Cousins éloignés du KPL Au 107 route d’Esch, le Circolo Eugenio Curiel se retrouve dans « une situation embarrassante », admet Umberto Picariello membre du comité de l’ASBL. L’ancien siège luxembourgeois du Parti communiste italien, dissous en 1991 et refondé en parti social-démocrate (« On n’a jamais été frère du KPL ; plutôt un cousin éloigné », estime Picariello), est pris en étau par les projets immobiliers qui l’entourent. Une suite de promoteurs est déjà passée prendre langue. « Fort de notre passé, il faut regarder vers l’avenir, déclare Picariello. Ce serait un peu ridicule de se retrouver coincé à droite et à gauche entre des entités modernes. » D’un point de vue architectural, l’immeuble, acheté en 1971 en rente viagère à une dame âgée (elle mourra en 1983) et rénové durant les weekends par des camarades du parti, n’a rien de particulier.

Mais la trattoria (qui a fait peau neuve et vient d’embaucher une nouvelle cheffe) et les salles de réunion constituent un lieu de mémoire pour la gauche luxembourgeoise, qui y a célébré ses victoires et lamenté ses défaites. « Les camarades sont attachés au site même », dit Umberto Picariello. Il évoque la possibilité d’un échange de mètres carrés, donc d’une réouverture du Circolo au même emplacement mais au rez-de-chaussée d’un building d’appartements.

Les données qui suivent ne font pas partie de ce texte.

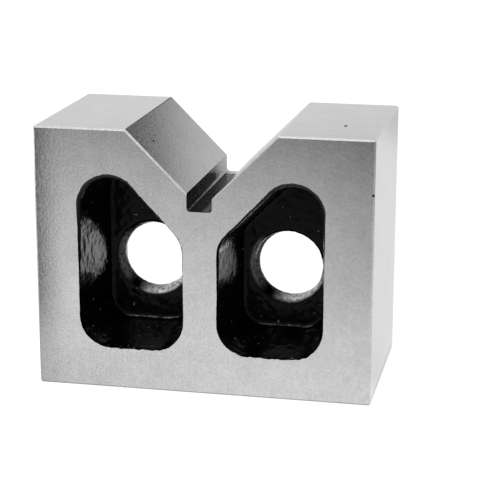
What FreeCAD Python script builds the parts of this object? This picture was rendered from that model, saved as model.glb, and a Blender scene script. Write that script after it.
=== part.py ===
"""V block: one iron casting, cored on both faces and ground all over its outside.

All sizes are millimetres. X runs across the V, Y along it and Z up from the base.
The origin is the middle of the base.
"""
import FreeCAD, Part
import math
import os

# Ground outside faces: across the V, base to top lands, and along the V
WIDTH = 100.0
HEIGHT = 78.5
DEPTH = 55.0

# Ground V: its opening between the two top lands, and the angle between its flanks
VEE_OPENING = 44.5
VEE_ANGLE = 90.0

# Bevel that breaks every edge of the ground faces
EDGE_BREAK = 0.5

# Cast relief slot along the root of the V, and how far it goes below the line
# where the two flanks would meet
RELIEF_WIDTH = 7.5
RELIEF_BELOW_ROOT = 1.0
RELIEF_CORNER = 0.8

# Iron left round the cored windows: beside, below, above, behind each flank, between
SIDE_WALL = 13.4
BASE_WALL = 12.2
TOP_WALL = 13.3
VEE_WALL = 10.1
CENTRE_RIB = 9.7
WINDOW_CORNER = 9.5

# Lip at the top of each window's mouth: how far it rises over the ceiling behind it,
# and how far it stays inside the other walls
LIP_HEIGHT = 0.75
LIP_CLEARANCE = 0.15

# Web that closes both windows half way through, and the taper of the walls down to it
WEB = 6.0
DRAFT_ANGLE = 3.2
WEB_FILLET = 1.8

# Cored hole in each web: its radius, the distance between the two, the height over
# the window's floor, and the bevel round its rims
HOLE_RADIUS = 10.4
HOLE_SPACING = 41.6
HOLE_RISE = 22.1
HOLE_RIM = 0.6

# Slack of the sand cores in their mould: the windows and the slot lie this far to one
# side of the ground outline's middle, and the holes to the other
WINDOW_SHIFT = -0.6
HOLE_SHIFT = 0.3

# How far a cutter runs past the face that it opens
RUN_OUT = 5.0

NODE = "v_block"

HALF_VEE = math.radians(VEE_ANGLE / 2)
ROOT_HEIGHT = HEIGHT - VEE_OPENING / 2 / math.tan(HALF_VEE)
RELIEF_FLOOR = ROOT_HEIGHT - RELIEF_BELOW_ROOT
WINDOW_DEPTH = (DEPTH - WEB) / 2
WALL_TAPER = math.tan(math.radians(DRAFT_ANGLE))


def extruded(outline, y, length):
    """A solid from an XZ outline, from the depth y along +Y."""
    wire = Part.makePolygon([FreeCAD.Vector(x, y, z) for x, z in outline + outline[:1]])
    return Part.Face(wire).extrude(FreeCAD.Vector(0, length, 0))


def ground_blank():
    """The whole block with its V down to a sharp root and its edges broken."""
    outline = [
        (-WIDTH / 2, 0),
        (WIDTH / 2, 0),
        (WIDTH / 2, HEIGHT),
        (VEE_OPENING / 2, HEIGHT),
        (0, ROOT_HEIGHT),
        (-VEE_OPENING / 2, HEIGHT),
        (-WIDTH / 2, HEIGHT),
    ]
    blank = extruded(outline, -DEPTH / 2, DEPTH)
    edges = [edge for edge in blank.Edges if not is_root(edge)]
    return blank.makeChamfer(EDGE_BREAK, edges)


def is_root(edge):
    """Whether an edge is the one where the two flanks meet."""
    middle = edge.CenterOfMass
    return abs(middle.x) < 0.01 and abs(middle.z - ROOT_HEIGHT) < 0.01


def relief_core():
    """The slot along the V's root, with its two floor corners rounded."""
    left = WINDOW_SHIFT - RELIEF_WIDTH / 2
    right = WINDOW_SHIFT + RELIEF_WIDTH / 2
    outline = [(left, RELIEF_FLOOR), (right, RELIEF_FLOOR), (right, HEIGHT), (left, HEIGHT)]
    core = extruded(outline, -DEPTH / 2 - RUN_OUT, DEPTH + 2 * RUN_OUT)
    corners = [
        edge for edge in core.Edges
        if edge.BoundBox.YLength > DEPTH and edge.CenterOfMass.z < RELIEF_FLOOR + 0.01
    ]
    return core.makeFillet(RELIEF_CORNER, corners)


def arc_centres(lowered=0.0):
    """Where a window's corner arcs are centred, for the window on the +X side.

    Each wall line is moved inwards by the corner radius. What the moved lines enclose
    has the arc centres as its corners, also where two arcs run together into one.
    The ceiling, under the land and behind the flank, can be lowered.
    """
    inset = WINDOW_CORNER
    low_x = CENTRE_RIB / 2 + inset
    high_x = WIDTH / 2 - SIDE_WALL - inset
    low_z = BASE_WALL + inset
    high_z = HEIGHT - TOP_WALL - lowered - inset
    slant_drop = (VEE_WALL + lowered + inset) / math.sin(HALF_VEE)
    inner_z = ROOT_HEIGHT - slant_drop + low_x / math.tan(HALF_VEE)
    top_x = (high_z - ROOT_HEIGHT + slant_drop) * math.tan(HALF_VEE)
    centres = [(low_x, low_z), (high_x, low_z)]
    if top_x < high_x:
        centres += [(high_x, high_z), (top_x, high_z)]
    else:
        centres.append((high_x, inner_z + (high_x - low_x) / math.tan(HALF_VEE)))
    return centres + [(low_x, inner_z)]


def rounded_wire(centres, radius, y):
    """Arcs of one radius about the centres, joined by the straight lines that touch them."""
    def out_of_side(start, end):
        """Unit vector out of the side that goes from one centre to the next."""
        run = math.hypot(end[0] - start[0], end[1] - start[1])
        return ((end[1] - start[1]) / run, (start[0] - end[0]) / run)

    def at(centre, way):
        """The point at the radius from a centre, along a unit vector."""
        return FreeCAD.Vector(centre[0] + radius * way[0], y, centre[1] + radius * way[1])

    edges = []
    count = len(centres)
    for index, centre in enumerate(centres):
        before = out_of_side(centres[index - 1], centre)
        after = out_of_side(centre, centres[(index + 1) % count])
        span = math.hypot(before[0] + after[0], before[1] + after[1])
        between = ((before[0] + after[0]) / span, (before[1] + after[1]) / span)
        arc = Part.Arc(at(centre, before), at(centre, between), at(centre, after))
        edges.append(arc.toShape())
        edges.append(Part.makeLine(at(centre, after), at(centres[(index + 1) % count], after)))
    return Part.Wire(edges)


def window_core():
    """The sand core of the front +X window: tapered walls, filleted inner end, lip at the mouth."""
    mouth_y = -DEPTH / 2
    web_y = -WEB / 2
    centres = arc_centres(LIP_HEIGHT)
    outer_end = rounded_wire(centres, WINDOW_CORNER + RUN_OUT * WALL_TAPER, mouth_y - RUN_OUT)
    inner_end = rounded_wire(centres, WINDOW_CORNER - WINDOW_DEPTH * WALL_TAPER, web_y)
    core = Part.makeLoft([outer_end, inner_end], True, True)
    rim = [edge for edge in core.Edges if edge.BoundBox.YMin > web_y - 0.01]
    return core.makeFillet(WEB_FILLET, rim).fuse(mouth_flare(mouth_y))


def mouth_flare(mouth_y):
    """The flare that leaves the lip: it reaches past the core at the ceiling only.

    Its narrow end lies inside the core, past the line where the lip meets the ceiling.
    """
    inside = 3 * LIP_HEIGHT
    corner = WINDOW_CORNER - LIP_CLEARANCE
    wide = rounded_wire(arc_centres(), corner + RUN_OUT, mouth_y - RUN_OUT)
    narrow = rounded_wire(arc_centres(), corner - inside, mouth_y + inside)
    return Part.makeLoft([wide, narrow], True, True)


def hole_core():
    """The core of the +X web's hole, wider at both ends for the bevelled rims."""
    middle_x = HOLE_SPACING / 2
    middle_z = BASE_WALL + HOLE_RISE
    face_y = WEB / 2
    end_y = face_y + HOLE_RIM
    wide = HOLE_RADIUS + HOLE_RIM
    profile = [
        (0, -end_y),
        (wide, -end_y),
        (wide, -face_y),
        (HOLE_RADIUS, HOLE_RIM - face_y),
        (HOLE_RADIUS, face_y - HOLE_RIM),
        (wide, face_y),
        (wide, end_y),
        (0, end_y),
    ]
    points = [FreeCAD.Vector(middle_x + radius, y, middle_z) for radius, y in profile + profile[:1]]
    axis_point = FreeCAD.Vector(middle_x, 0, middle_z)
    return Part.Face(Part.makePolygon(points)).revolve(axis_point, FreeCAD.Vector(0, 1, 0), 360)


def paired(right_cores, shift):
    """Cores of the right half and their mirror images, all moved sideways by one shift."""
    origin = FreeCAD.Vector(0, 0, 0)
    left_cores = [core.mirror(origin, FreeCAD.Vector(1, 0, 0)) for core in right_cores]
    for core in right_cores + left_cores:
        core.translate(FreeCAD.Vector(shift, 0, 0))
    return right_cores + left_cores


def cores():
    """Every core of the casting: four windows, two web holes and the relief slot."""
    front = window_core()
    rear = front.mirror(FreeCAD.Vector(0, 0, 0), FreeCAD.Vector(0, 1, 0))
    return paired([front, rear], WINDOW_SHIFT) + paired([hole_core()], HOLE_SHIFT) + [relief_core()]


def main():
    """Cut the cores out of the ground blank and write the casting."""
    block = ground_blank()
    for core in cores():
        block = block.cut(core)
    os.makedirs("parts", exist_ok=True)
    casting = block.Solids[0]
    casting.exportStep(os.path.join("parts", NODE + ".step"))
    print(NODE, "solids", len(block.Solids), "valid", casting.isValid(), "volume", round(casting.Volume, 1))


main()
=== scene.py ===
"""Dresses the V block: ground iron outside, gloss black paint over the rough cored recesses.

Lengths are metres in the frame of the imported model: X across the V, Y along it away from
the camera, Z up from the ground base.
"""

import logging
import math
from dataclasses import dataclass
from enum import Enum
from functools import reduce
from typing import Callable

import bmesh
import bpy
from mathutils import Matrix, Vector


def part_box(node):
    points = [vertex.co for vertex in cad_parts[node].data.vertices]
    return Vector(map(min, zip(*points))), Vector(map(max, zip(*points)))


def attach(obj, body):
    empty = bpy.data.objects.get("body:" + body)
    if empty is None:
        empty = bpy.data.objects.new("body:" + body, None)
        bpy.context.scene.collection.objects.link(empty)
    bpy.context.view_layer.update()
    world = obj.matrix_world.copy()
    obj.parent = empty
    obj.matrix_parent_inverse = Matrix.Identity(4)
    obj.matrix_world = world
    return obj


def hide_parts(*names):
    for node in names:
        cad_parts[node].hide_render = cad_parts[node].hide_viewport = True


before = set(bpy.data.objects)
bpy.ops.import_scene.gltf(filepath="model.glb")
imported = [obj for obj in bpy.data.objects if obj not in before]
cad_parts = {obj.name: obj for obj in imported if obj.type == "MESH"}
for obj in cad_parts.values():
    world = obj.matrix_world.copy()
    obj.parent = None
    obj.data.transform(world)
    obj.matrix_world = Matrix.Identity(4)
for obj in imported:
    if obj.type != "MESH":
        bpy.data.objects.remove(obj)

NODE = "v_block"
BODY = "root"
MM = 0.001

# How near two points touch, and the angle under which two faces are one flat
TOUCH = 0.01 * MM
STRAIGHT = math.radians(0.5)

# The mirrors that take a core from the front right to its other places
TO_REAR = Vector((1.0, -1.0, 1.0))
TO_LEFT = Vector((-1.0, 1.0, 1.0))
TO_LEFT_REAR = Vector((-1.0, -1.0, 1.0))

# The middle and the usual reach of a noise texture, and the result of a mask that fades out
NOISE_MIDDLE = 0.5
NOISE_SPAN = (0.3, 0.7)
FADING = (1.0, 0.0)
BUMP_STRENGTH = 0.5

Span = tuple[float, float]
Place = tuple[float, float, float]
Socket = bpy.types.NodeSocket

log = logging.getLogger("v_block")


class Stroke(Enum):
    """Which way the grinding wheel ran over a face."""

    UPRIGHT = "upright"
    ALONG_THE_VEE = "along_the_vee"


def deselect_all() -> None:
    """Goes back to object mode with nothing selected."""
    if bpy.context.object is not None and bpy.context.object.mode != "OBJECT":
        bpy.ops.object.mode_set(mode="OBJECT")
    bpy.ops.object.select_all(action="DESELECT")


def take(piece: bpy.types.Object) -> None:
    """Makes a piece the only selected one and the active one.

    Args:
        piece: the piece to work on.
    """
    deselect_all()
    piece.select_set(True)
    bpy.context.view_layer.objects.active = piece


def edit(piece: bpy.types.Object) -> None:
    """Opens a piece in edit mode with nothing selected.

    Args:
        piece: the piece to open.
    """
    take(piece)
    bpy.ops.object.mode_set(mode="EDIT")
    bpy.ops.mesh.select_all(action="DESELECT")


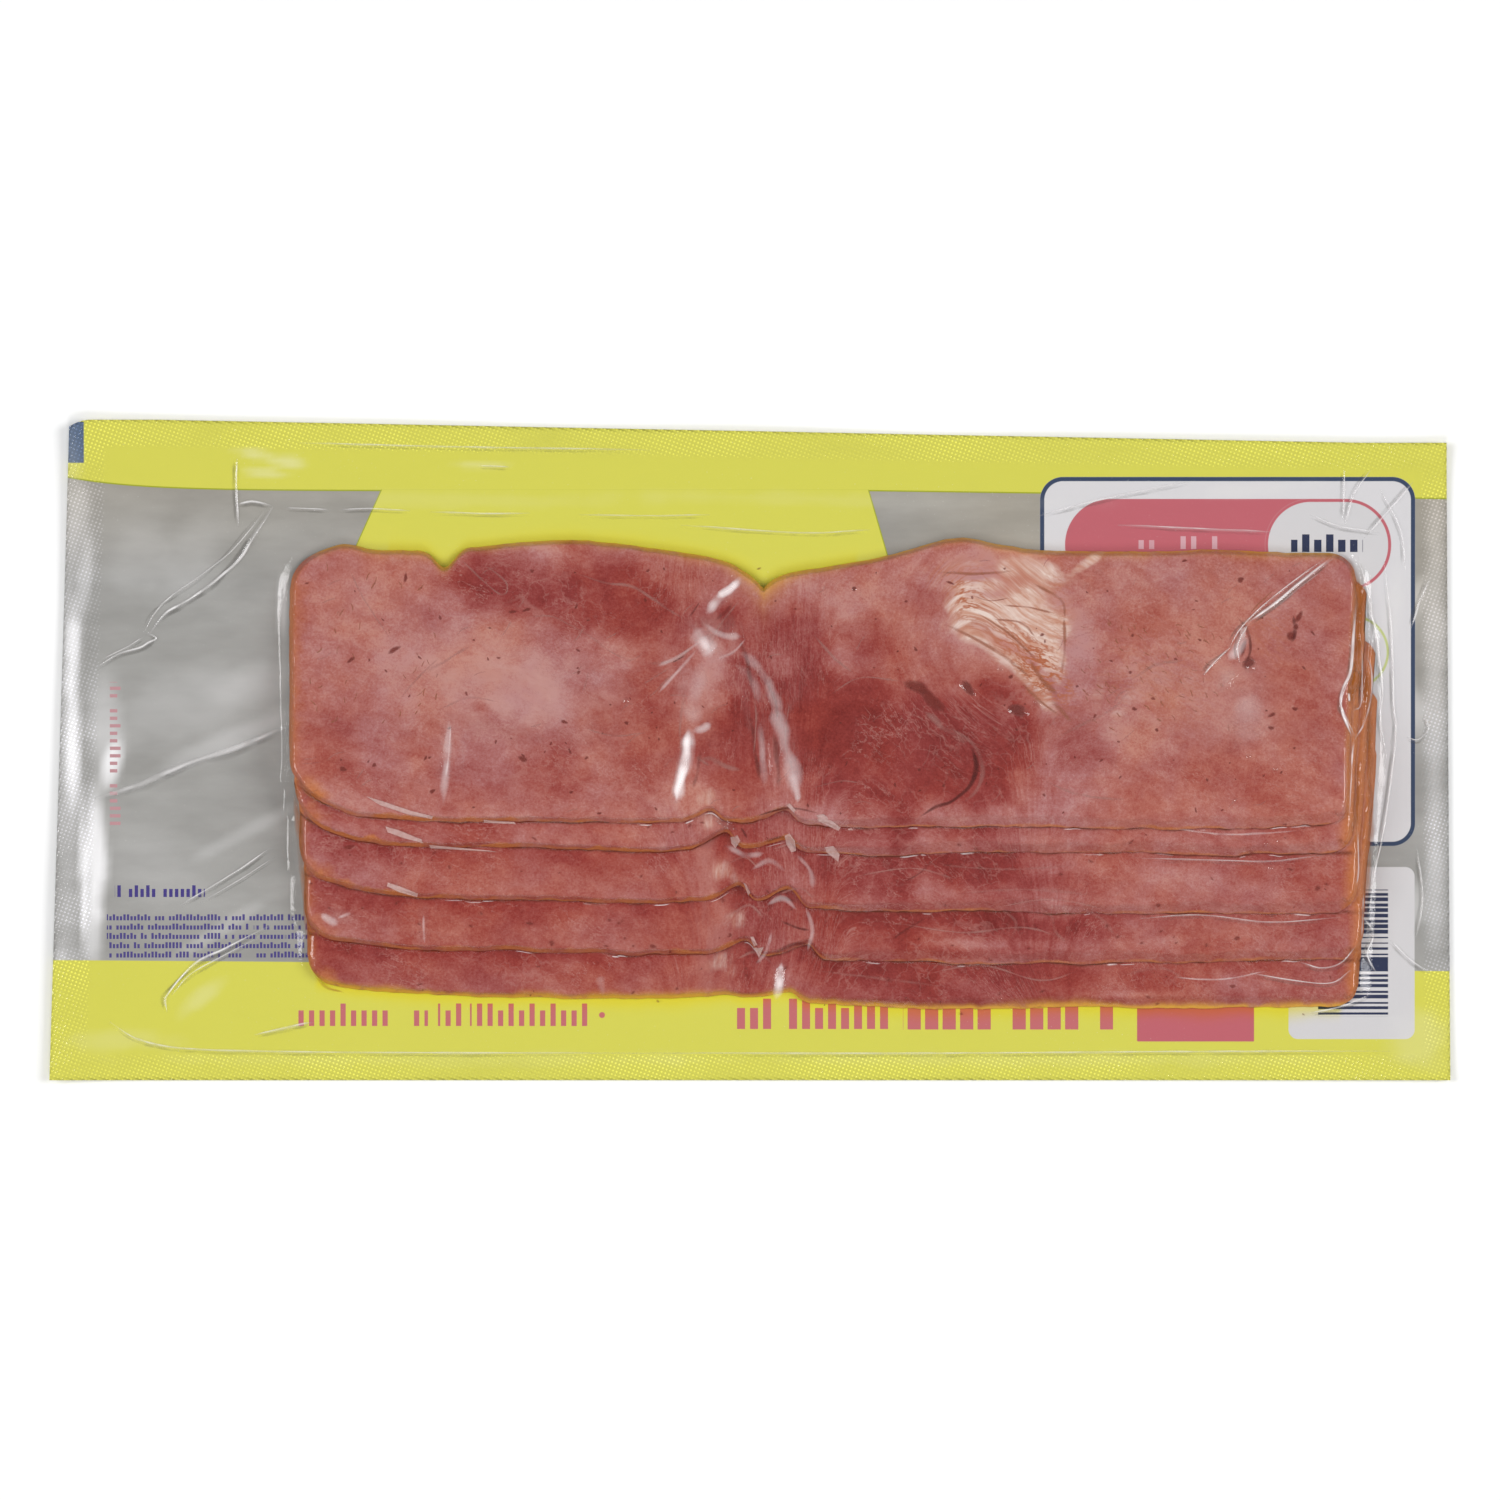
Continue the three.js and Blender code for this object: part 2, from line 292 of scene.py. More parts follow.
def meat_relief(x, y):
    """Unevenness of a cut face: soft swells, and the furrows of the fold."""
    swell = 0.16 * clouds(x, y, 19, 121, 3) + 0.05 * clouds(x, y, 3.5, 125, 2)
    furrows = 0.3 * clouds(x * 2.2, y * 0.35, 6, 131, 3) * bump(x, FOLD_AT, 12)
    return swell + furrows


# Soft ridges of the clear film over the row: start, end, half-width and height.
RIDGES = [
    ((-12.4, 3.8), (-15.2, -10.2), 0.9, 0.28), ((-13.6, 18.0), (-12.6, 5.0), 1.0, 0.16),
    ((2.4, 6.0), (2.8, -8.0), 0.6, 0.16), ((6.6, 6.0), (9.8, -10.4), 1.2, 0.14),
    ((4.6, 2.0), (4.8, -9.0), 0.5, 0.1), ((-8.0, 28.0), (-1.6, 33.8), 0.9, 0.45),
    ((-12.6, 26.0), (-7.4, 20.6), 0.5, 0.3), ((-9.6, 26.0), (-5.2, 18.0), 0.5, 0.3),
    ((-11.4, 21.0), (-3.6, 25.0), 0.8, 0.16), ((6.1, -43.0), (5.8, -49.0), 0.8, 0.5),
    ((-60, 6.0), (-60.9, -6.4), 1.0, 0.32), ((-56.8, 3.0), (-57.6, -5.0), 0.6, 0.14),
    ((93.6, 12.0), (96.4, 16.0), 1.2, 0.5), ((96.5, 2.0), (101.0, 12.0), 3.0, 0.25),
    ((-84.4, -32.5), (-79.0, -33.8), 0.9, 0.35), ((-64.8, -31.0), (-65.8, -39.0), 0.7, 0.16),
    ((-15.0, 13.0), (-13.0, 12.0), 1.2, 0.2), ((-2.0, 15.0), (0.6, 2.0), 0.7, 0.1),
    ((10.0, 12.0), (4.0, 2.0), 0.6, 0.12),
]


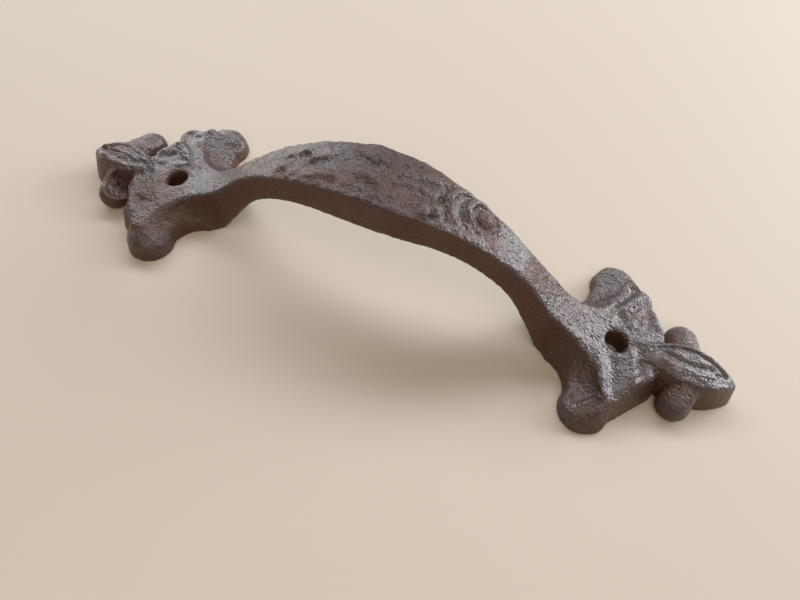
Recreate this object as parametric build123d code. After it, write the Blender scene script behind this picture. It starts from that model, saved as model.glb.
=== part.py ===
from build123d import *
import os
from math import asin, atan2, cos, degrees, radians, sin, sqrt, tan

# A cast-iron drawer pull, poured in one piece: an arched grip that runs down two legs into pierced leaf ends.
# Millimetres and degrees. X runs along the pull and Z up from the flat back, with the origin in its middle.
# A quarter of an end is described with x outwards from the middle and y away from the centre line.

# Whole pull
half_length = 74.6
hole_spacing = 100.0
hole_radius = 2.3
plate_height = 5.4
overlap = 8.0
below_back = -1.0

# Grip, seen from the side: the top runs over one large arc and back out along a hollow one
grip_top = 27.8
top_radius = 47.0
leg_slope = 46.0
span = 24.0
under_height = 21.3
under_flat_radius = 110.0
under_flat_slope = 5.0
under_bend_radius = 26.8
under_leg_slope = 54.0
foot_radius = 4.0
foot_slope = 15.0

# Grip, seen from above, at the level of the back
grip_half_width = 9.5
grip_waist_start = 26.8
waist_radius = 26.0
leg_x = 35.7
grip_draft = 5.0

# Hollow between a leg and its lobe, which turns about a centre beside the leg, from 0 degrees at the leg.
# Its sections are distances from that centre and heights; on one lobe the shallow ones are steeper.
hollow_x = 35.7
hollow_y = 14.0
hollow_mouth = 7.4
hollow_corner = 8.0
hollow_edge = 7.8
hollow_clear = 22.0
hollow_inner = 4.0
leg_wall_heights = (-8.0, -2.0, 5.0, 14.0)
hollow_steep = {
    25: [(4.5, -1.5), (8.0, 0.9), (10.0, 4.5), (11.0, 11.0)],
    50: [(4.0, 2.4), (8.6, 2.6), (11.0, 4.2), (13.2, 8.0)],
}
hollow_shallow = {
    90: [(4.0, 3.2), (9.5, 3.1), (12.4, 3.9), (16.0, 5.4)],
    120: [(4.0, 3.5), (9.5, 3.4), (12.8, 4.0), (16.5, 5.4)],
}
hollow_slanted = {
    90: [(4.0, 0.8), (7.8, 2.9), (10.6, 4.7), (14.0, 6.3)],
    120: [(4.0, 0.6), (7.8, 2.7), (10.8, 4.7), (14.4, 6.3)],
}
slanted = [(-1, -1)]

# Ends
end_draft = {(1, -1): 12.0, (1, 1): 12.0, (-1, -1): 14.0, (-1, 1): 12.0}
wall_draft = {(1, -1): 24.0, (1, 1): 12.0, (-1, -1): 14.0, (-1, 1): 12.0}
end_block_height = 15.0
notch = (59.6, 6.9)
tip_reach = 2.0
lobe_join = (0.3, 0.75, 0.45)
lobe_draft = 10.0
scallop_height = 5.0

# Carving on the hub, by end and side. A flute is the x and y of both ends and the radius of the gouge,
# and a ridge is a stroke like those on the grip.
flute_floors = (5.4, 4.6)
flute_run_in = 2.0
flutes = {
    (1, -1): [((50.0, 3.0), (52.0, 12.6), 4.4)],
    (1, 1): [((47.6, 6.4), (50.9, 15.0), 2.2), ((51.2, 5.6), (55.4, 12.6), 2.2)],
    (-1, -1): [],
    (-1, 1): [((52.0, 7.4), (56.0, 14.6), 3.0)],
}
ridges = {
    (1, -1): [((46.6, 3.6), (48.3, 8.2), (49.7, 12.6), 2.0, 0.35)],
    (1, 1): [((49.0, 5.8), (51.0, 9.6), (53.4, 13.2), 2.0, 0.45)],
    (-1, -1): [],
    (-1, 1): [((49.4, 3.4), (53.3, 7.9), (56.4, 10.2), 2.4, 0.45)],
}
# Carving on top of the grip: a scroll at one end, petals in the middle, leaf lobes at the other.
# A stroke is the x and y of its start, middle and end, its width and its height over the top.
strokes = [
    ((19.0, 5.2), (15.5, 1.9), (18.8, -1.6), 1.5, 0.60),
    ((15.2, 5.4), (11.7, 1.8), (14.4, -2.8), 1.7, 0.60),
    ((7.8, -5.8), (9.1, -3.5), (10.0, -1.2), 2.2, 0.70),
    ((10.4, -4.0), (11.2, -2.0), (11.5, 0.2), 1.3, 0.50),
    ((3.2, 1.6), (6.8, 3.1), (10.4, 4.4), 2.6, 0.55),
    ((-7.6, -1.4), (-3.6, -0.6), (-0.4, -1.9), 2.2, 0.45),
    ((-15.6, 0.5), (-12.6, 1.9), (-9.4, 3.2), 2.4, 0.55),
    ((-14.6, -4.6), (-11.0, -3.2), (-8.0, -2.8), 2.2, 0.60),
    ((-20.8, 1.4), (-17.7, 2.6), (-14.6, 4.2), 2.2, 0.50),
    ((-21.8, -0.2), (-19.3, -1.8), (-17.2, -4.2), 2.0, 0.50),
]
# The eye of the scroll and the round petal are x, y, radius and height
scroll_eye = (18.8, 1.7, 1.5, 0.45)
petal_dome = (-3.6, 5.2, 3.0, 0.6)

# Curls beside the leaf: a rounded tongue from the leaf down to the back, one scooped out towards the grip
curl_root = (0.9, 2.6)
curl_radius = 3.2
curl_pole_slope = 1.5
scoop_root = (-2.0, 3.6, 5.9)
scoop_shift = (-1.7, -0.8, 3.4)
scoop_radius = 3.3

# Leaf at the tip
leaf_draft = 16.0
leaf_start = 56.0
leaf_root_x = 52.0
leaf_half_width = 6.0
leaf_widest_x = 64.0
leaf_nose_radius = 2.6
leaf_top = 7.0
leaf_top_x = 63.5
leaf_bow = 24.0
lens_ends = (57.3, 70.4)
lens_half_width = 1.9
lens_y = 0.9
lens_rise = 0.2
groove_width = 0.7
groove_stretch = 1.6
groove_depth = 0.35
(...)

Dann ass de Bagger do Pitt Pirrotte se retrouvait « sous-occupé », comme il dit. En 2010, il avait vendu l’agence immobilière Inowai qu’il avait fondée en 1999. Depuis, avec son cousin Philippe Fettes, il passait son temps à tenter de développer les neuf hectares de pâturage situés à côté de la gare de Leudelange qu’avaient acquis ses arrières grands-parents en 1905. (Pirrotte et Fettes avaient ainsi signé une convention avec le président du Fonds du Logement, Daniel Miltgen, ce qui avait provoqué une enquête judiciaire qui a débouché sur un non-lieu.)

Pirrotte est également propriétaire d’une maison au 99 route d’Esch, où son grand-père tenait une boucherie. Pirrotte et Fettes ont racheté les quatre maisons voisines avec l’objectif d’y construire un bloc de résidence en briques noires : Cinq étages, 3 500 mètres carrés de surface habitable répartis entre petits appartements. « Une typologie » de logement qui correspondrait à la demande des employés de la Cloche d’Or. « Ce sera très sexy pour des célibataires qui travaillent chez PWC », résume Pirrotte.

Or, en attendant le vote du PAG, les autorisations de bâtir restaient en suspens. Dans l’intervalle, Pirrotte décide de mettre le pâté de maisons à disposition de réfugiés qui fréquentaient le Hariko. Son idée était de créer un restaurant « pop-up », servant de la cuisine syrienne. Deux ans plus tard, le Chiche occupe trois maisons, emploie trente personnes et sert jusqu’à 300 couverts par jour. (Pirrotte estime que, depuis décembre 2017, quelque 90 000 clients y ont mangé.) Son cousin Fettes explique ce succès par le côté authentique des lieux : « Au Luxembourg, tout doit être clean. Il y a peu d’endroits qui soient un peu futti. » Pirrotte, dont la campagne, Isabelle Dickes, a décoré le Chiche le corrige : « Kontrolléiert futti ».

Pirrotte s’est totalement investi au Chiche. On l’y retrouve quasiment tous les jours, accueillant les clients, s’occupant de la comptabilité, changeant les ampoules. Ces jours-ci il travaille d’arrache-pied pour finaliser la transplantation, imminente, du Chiche au Limpertsberg, avenue Pasteur, à l’emplacement d’une ancienne pizzeria. Car le 15 octobre, le pâté de maison route d’Esch sera démoli. « Da kënnt de Bagger ».